In the context of this study of GSV, these spaces could be articulated as postdigital. However, scholars such as Gourlay (2023) or Klausner (2022) indicate shortcomings of the concept especially in relation to the ‘post’ prefix which assumes a clear delimitation between a before and after state of digitalisation; instead, they propose the concept of more-than-digital which assumes a stance more in line with understanding digital-related phenomena through a relational ontology.

A more-than-digital (Klausner 2022) understanding of GSV considers the performative aspects of navigating familiar places, focusing on their tensions and disruptions emerging from the intra-actions of humans, non-humans, material, social, digital, or physical environments. The emergent experiences were not confined to the human or technology aspects only, but in their togetherness; in a postdigital conceptualization of the GSV, it would be expected that users saw the tool as an integral part of their lives, in the eventual disenchantment with the digital repurposed it, following a definition proposed by Cramer (2015). However, this perspective falls short in relation to the empirical material, as what emerges is an equal agentic force of both the users of GSV and the technology itself which allows for workarounds, different spatiotemporal engagements, or affects. Thus, in the same manners through which similar concepts of more-than-human would argue that the use of GSV extends past the human body, a more-than-digital label of GSV applies as the places exploration in this study extends past the digital.

The connections between the postdigital, more-than-digital, and meaning-making have been previously discussed by Gourlay (2024) who conceptualizes writing online, more specifically an e-mail, as a more-than-digital meaning-making because of the myriad of elements coming into play in such a seemingly simple yet rather complex act. Similarly, the more-than-digital exploration of known place in GSV is an act through which meaning is ascribed and derived to and from places through the coming together of memories, technology, past histories, education, motherhood, infrastructure, and much more including the very given context of the present study.

Conclusion

This study aimed to understand how familiar place is revisited digitally through the use of the popular Google Maps Street View. Through digital go-along interviews, participants were invited to choose a place of their liking and guide a digital walk in Google Street View. The experience of such navigations emerged as complex through temporally non-linear intra-actions of non-human and human actors. By applying an agential realist understanding of the digital place explored in Google Street View, the place was conceptualized in a state of becoming: it emerged through the mutual constitutions of humans and non-humans (organic or inorganic) in an assemblage which I articulate as more-than-digital. Thus, meaning-making emerges in digital explorations through the coming together of the respective place as existent in the memory of the participants, in its physical materiality, and in its digital form.

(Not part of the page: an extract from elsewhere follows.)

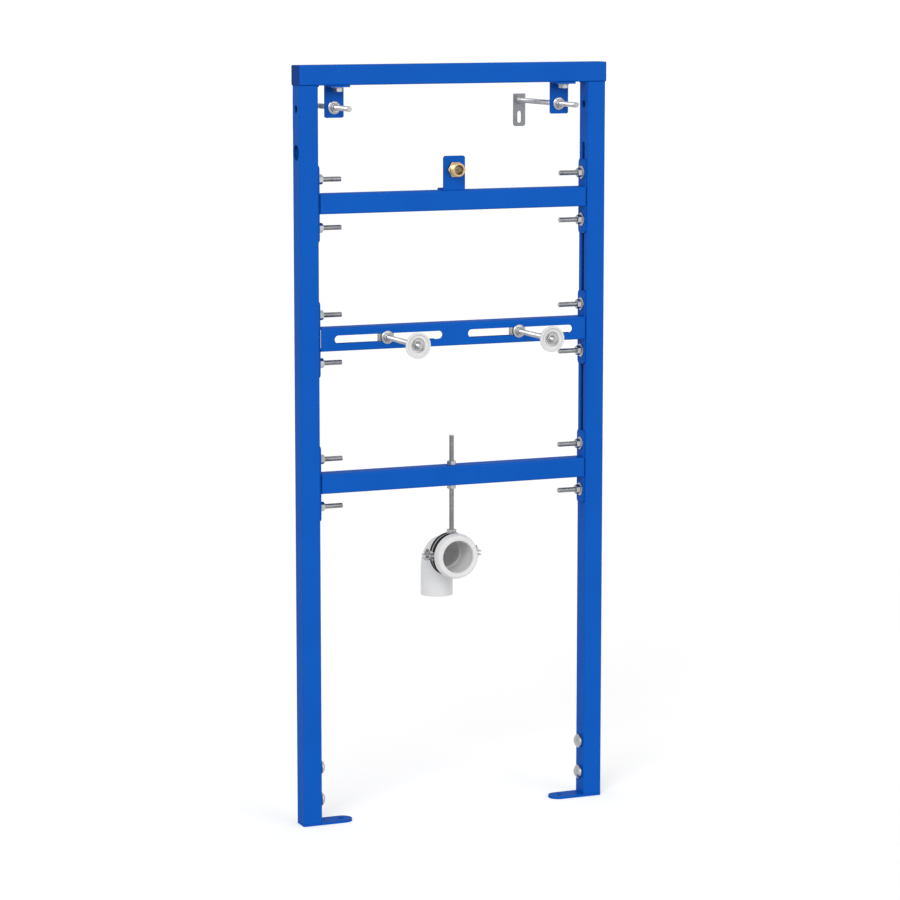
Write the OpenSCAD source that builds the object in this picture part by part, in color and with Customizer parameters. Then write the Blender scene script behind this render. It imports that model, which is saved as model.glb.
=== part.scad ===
// Wall-hung urinal installation frame, in millimetres.
// Two square-tube posts and a top rail carry three height-adjustable crossbars, a water
// inlet bracket, two fixing studs, a clamped drain bend, wall ties and bolted feet.
// The origin is the middle of the left foot's sole, on the floor. X runs along the frame,
// Y runs from the front to the wall and Z is up.

/* [Frame] */
// Width over the two posts
frame_w = 500; // [480:10:600]
// Height from the floor to the top of the rail
frame_h = 1150; // [1130:10:1300]
// Side of the square tube of posts, rail and crossbars
tube_s = 30; // [29:1:34]
// Wall of every tube
tube_wall = 2; // [1.5:0.25:2.5]
// Outer corner radius of every tube
tube_r = 2.5; // [1:0.5:3]

/* [Crossbars] */
// Drop of the upper crossbar's middle below the top of the frame
upper_bar_drop = 205; // [195:5:240]
// Drop of the slotted crossbar's middle below the top of the frame
slotted_bar_drop = 407.5; // [380:2.5:450]
// Drop of the lower crossbar's middle below the top of the frame
lower_bar_drop = 625; // [580:5:630]
// Height of the slotted crossbar's channel
channel_h = 35; // [33:1:38]
// Height of the channel's return lips at the rear
channel_lip = 9; // [6:0.5:10]
// Width of the gap in the lips at mid-span
lip_gap_mid = 47; // [20:1:60]
// Length of channel without lips at each end
lip_gap_end = 14.5; // [5:0.5:20]
// Height of the two fixing slots
slot_h = 12; // [10:0.5:14]
// Distance of each fixing slot from the crossbar's end
slot_end = 21.5; // [19:0.5:30]
// Bridge left between the two slots
slot_bridge = 42; // [36:2:60]

/* [Clamp plates] */
// Length of the plate at each crossbar end
saddle_len = 114; // [106:2:130]
// Width of the plate
saddle_w = 23.5; // [20.5:0.5:26]
// Thickness of the plate
saddle_t = 2.5; // [2:0.5:4]
// Corner radius of the plate
saddle_r = 6; // [2:0.5:9]
// Distance between the two studs of a plate
stud_pitch = 72; // [68:2:80]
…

The paper contributes through an agential realist understanding of how Google Maps emerges as a more-than-digital tool which can reconfigure the exploration of familiar places in their digital representations. This is not only a theoretical contribution, but also a practical one as the agential realist perspective applied to the exploration of digital place is relevant to the future design of similar technology, the legislation dictating what can be captured digitally, and the ethical implications of what constitutes as public information in such cartographies. Although agential realism is the theoretical tool guiding the analysis of the present paper, similar relational theories can serve well in future works in which different elements, not always obvious at first, can be made visible and understood in how they affect meaning ascribed to digital environments.

The experiences presented in this study are specific to the case of exploring known places. As spacetimemattering forces emerge, they do so because there is an existent memory of the place as experienced in its physicality by participants. By selecting older available timelines in the Google Street View, this can refresh or reassure existent memories and past histories existent in relation to the respective place. As navigating unknown places lacks this aspect, this is a specific characteristic of digital navigation in Google Street View in familiar places. Future studies, however, could aim to uncover how unknown spaces and/or places are experienced digitally. Furthermore, comparative studies could explore differences and similarities between spaces and places explored physically and digitally.